The indicated HP is some measure of the thermodynamic efficiency of the engine, that is the efficiency of turning steam at the operating pressure and superheat temperature into mechanical work at the piston faces. Indicated HP does not take into account the efficiency of combustion or the efficiency of heat transfer in turning coal into steam, and it does not take into account the mechanical friction losses downstream of the piston faces.
You are correct, in terms of boiler the Y6b is smaller than the 2-6-6-6 or 2-8-8-4 locomotives. It is basically a large 4-8-4 boiler sitting on a lot more driving wheels. It was designed for low speed lugging power, and it did that very well. The 2-6-6-6s and 2-8-8-4s hit their power peak above 40 mph and were best suited for moving heavy tonnage at those speeds. They were two different animals designed for different assignments.

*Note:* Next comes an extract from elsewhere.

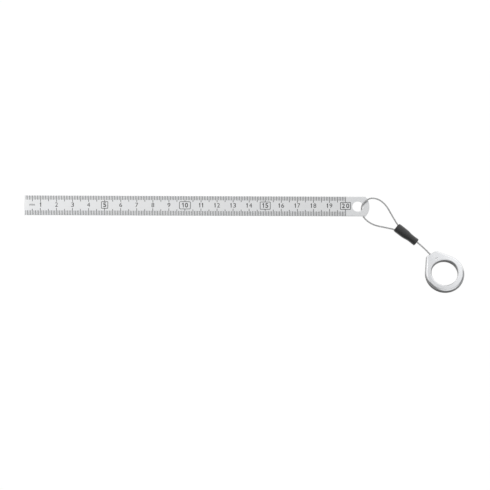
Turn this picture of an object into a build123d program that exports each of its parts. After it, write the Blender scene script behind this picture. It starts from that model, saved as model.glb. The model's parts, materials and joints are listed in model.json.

With the 2-8-8-4s, one could make an argument that the DM&IR did not utilize them to their fullest extent (e.g. lugging around ore trains at relatively slow speed) while the B&O did (not only in coal service, but full use in high speed general merchandise trains and high speed express service). The 2-8-8-4 was the perfect locomotive for the B&O’s high speed main lines, while the DM&IR might have been better served with a version of the Y6b.
TE x Speed/375 is not a measure of DBHP. It’s a measure of Indicated or cylinder HP. Tractive effort is not measured at the drawbar. Drawbar pull is measured at the rear of the tender. This is where the dynamometer car is located during road tests. Therefore, DBHP is calculated from tractive effort/force less the machinery resistance of the locomotive minus the rolling resistance of the locomotive and tender minus the air resistance of the locomotive. IHP is measured by indicator diagrams taken from measurements at the cylinders and converted to IHP by use of a planimeter.